The lines to return are those from the one containing "band's full width" down to the one containing "obj.parent = None", inclusive; return them exactly and nothing else.

[start]

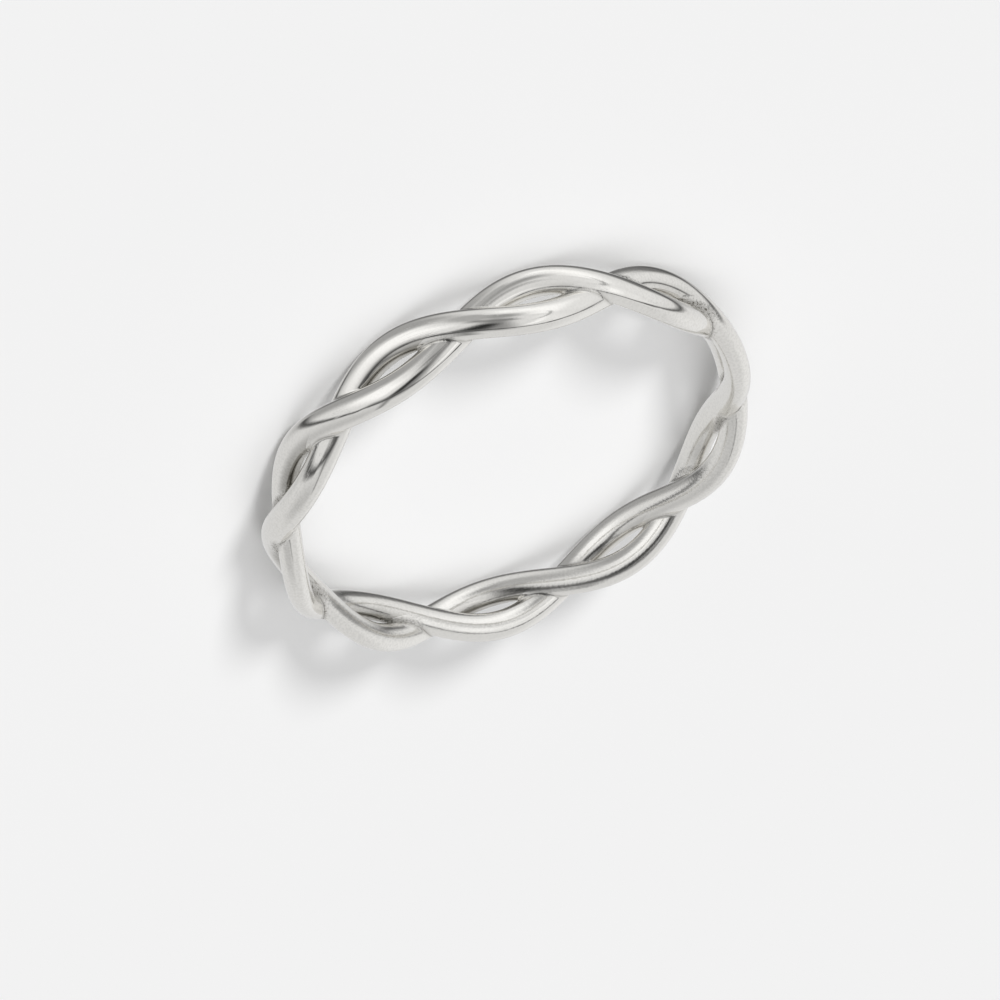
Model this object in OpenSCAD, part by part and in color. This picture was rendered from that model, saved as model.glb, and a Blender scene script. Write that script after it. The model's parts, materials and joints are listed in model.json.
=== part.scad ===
// Finger ring: an open band of two strands that twist round each other, soldered where they cross.
// It lies on its side. +Z is the axis of the finger hole, and the surface it rests on is at z = 0.

/* [Finger hole] */
// Free diameter of the finger hole
hole_d = 17.3; // [14:0.1:22]

/* [Twist] */
// Full twists in one turn of the ring
twists = 5; // [4:1:6]
// How far a strand swings to each side of the band's middle
swing = 0.8; // [0.7:0.01:0.95]
// How far a strand rises over the other where they cross
rise = 0.19; // [0.12:0.01:0.4]

/* [Strand] */
// Width of a strand, along the finger
strand_w = 1.22; // [1:0.02:1.4]
// Thickness of a strand, from the finger outwards
strand_t = 0.95; // [0.8:0.01:1.2]

/* [Finish] */
// Sections in one full twist
sections = 28; // [16:4:28]
// Sides of a section
sides = 16; // [12:2:16]

/* [Hidden] */
// Radius of the circle that both strands twist round
mid_r = hole_d / 2 + strand_t / 2 + rise;
// Width of the whole band, along the finger
band_w = 2 * swing + strand_w;
rings = twists * sections;
step = 360 / rings;

function unit(v) = v / norm(v);
function outward(t) = [cos(t), sin(t), 0];

// Middle of a strand at angle t round the ring: a right-handed twist
function radius_at(t) = mid_r + rise * cos(twists * t);
function height_at(t) = -swing * sin(twists * t);
function middle(t) = radius_at(t) * outward(t) + [0, 0, height_at(t)];

// Directions of the section at angle t: along the strand, away from the finger, and across
function along(t) = unit(middle(t + step / 4) - middle(t - step / 4));
function away(t) = unit(outward(t) - (outward(t) * along(t)) * along(t));
function across(t) = cross(along(t), away(t));

// One point of the oval section at angle t, at angle a round the section
function skin(t, a) = middle(t) + strand_t / 2 * cos(a) * away(t) + strand_w / 2 * sin(a) * across(t);

// Number of the point that is i sections along and j sides round
function number(i, j) = (i % rings) * sides + j % sides;

// One strand, a closed loop swept round the ring
module strand() {
    points = [for (i = [0:rings - 1], j = [0:sides - 1]) skin(i * step, j * 360 / sides)];
    lower = [for (i = [0:rings - 1], j = [0:sides - 1]) [number(i, j), number(i + 1, j + 1), number(i, j + 1)]];
    upper = [for (i = [0:rings - 1], j = [0:sides - 1]) [number(i, j), number(i + 1, j), number(i + 1, j + 1)]];
    polyhedron(points = points, faces = concat(lower, upper));
}

// Both strands, half a twist apart, as one soldered solid of the band's full width
module twisted_band() {
    color("silver")
        translate([0, 0, band_w / 2])
            resize([0, 0, band_w])
                union() {
                    strand();
                    rotate([0, 0, 180 / twists])
                        strand();
                }
}

twisted_band();
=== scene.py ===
import json
import math

import bmesh
import bpy
import numpy as np
from mathutils import Matrix, Vector


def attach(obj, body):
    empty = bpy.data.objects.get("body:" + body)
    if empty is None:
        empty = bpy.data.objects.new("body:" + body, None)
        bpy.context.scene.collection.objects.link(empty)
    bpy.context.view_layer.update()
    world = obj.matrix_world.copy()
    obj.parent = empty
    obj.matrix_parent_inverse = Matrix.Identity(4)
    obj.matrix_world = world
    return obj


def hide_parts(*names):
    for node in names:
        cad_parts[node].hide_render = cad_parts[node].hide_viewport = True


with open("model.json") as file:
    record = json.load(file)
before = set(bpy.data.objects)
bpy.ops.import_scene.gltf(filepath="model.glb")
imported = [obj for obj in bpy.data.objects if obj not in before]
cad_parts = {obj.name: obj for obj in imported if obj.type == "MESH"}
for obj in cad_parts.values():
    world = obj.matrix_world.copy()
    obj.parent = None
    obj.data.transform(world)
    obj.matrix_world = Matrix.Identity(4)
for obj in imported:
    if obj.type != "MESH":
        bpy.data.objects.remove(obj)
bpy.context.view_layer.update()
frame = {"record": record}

MM = 0.001

# Sizes of the ring, in millimetres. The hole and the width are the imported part's own.
HOLE = next(m for m in frame["record"]["mounts"] if m["name"] == "finger_hole")
HOLE_R = HOLE["dims"]["r_mm"]
BAND_W = HOLE["dims"]["length_mm"]
TWISTS = 5
SWING = 0.8
RISE = 0.19
STRAND_W = BAND_W - 2 * SWING
STRAND_T = 0.95
MID_R = HOLE_R + STRAND_T / 2 + RISE
SECTION_R = (STRAND_T + STRAND_W) / 4
# The strands are half a twist apart
PHASES = (0.0, math.pi)

# Fineness of the strands' mesh: sections round the ring, and sides of a section
SECTIONS = 640
SIDES = 48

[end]

▶ _Problem solution_
// Both strands, half a twist apart, as one soldered solid of the band's full width
module twisted_band() {
    color("silver")
        translate([0, 0, band_w / 2])
            resize([0, 0, band_w])
                union() {
                    strand();
                    rotate([0, 0, 180 / twists])
                        strand();
                }
}

twisted_band();
=== scene.py ===
import json
import math

import bmesh
import bpy
import numpy as np
from mathutils import Matrix, Vector


def attach(obj, body):
    empty = bpy.data.objects.get("body:" + body)
    if empty is None:
        empty = bpy.data.objects.new("body:" + body, None)
        bpy.context.scene.collection.objects.link(empty)
    bpy.context.view_layer.update()
    world = obj.matrix_world.copy()
    obj.parent = empty
    obj.matrix_parent_inverse = Matrix.Identity(4)
    obj.matrix_world = world
    return obj


def hide_parts(*names):
    for node in names:
        cad_parts[node].hide_render = cad_parts[node].hide_viewport = True


with open("model.json") as file:
    record = json.load(file)
before = set(bpy.data.objects)
bpy.ops.import_scene.gltf(filepath="model.glb")
imported = [obj for obj in bpy.data.objects if obj not in before]
cad_parts = {obj.name: obj for obj in imported if obj.type == "MESH"}
for obj in cad_parts.values():
    world = obj.matrix_world.copy()
    obj.parent = None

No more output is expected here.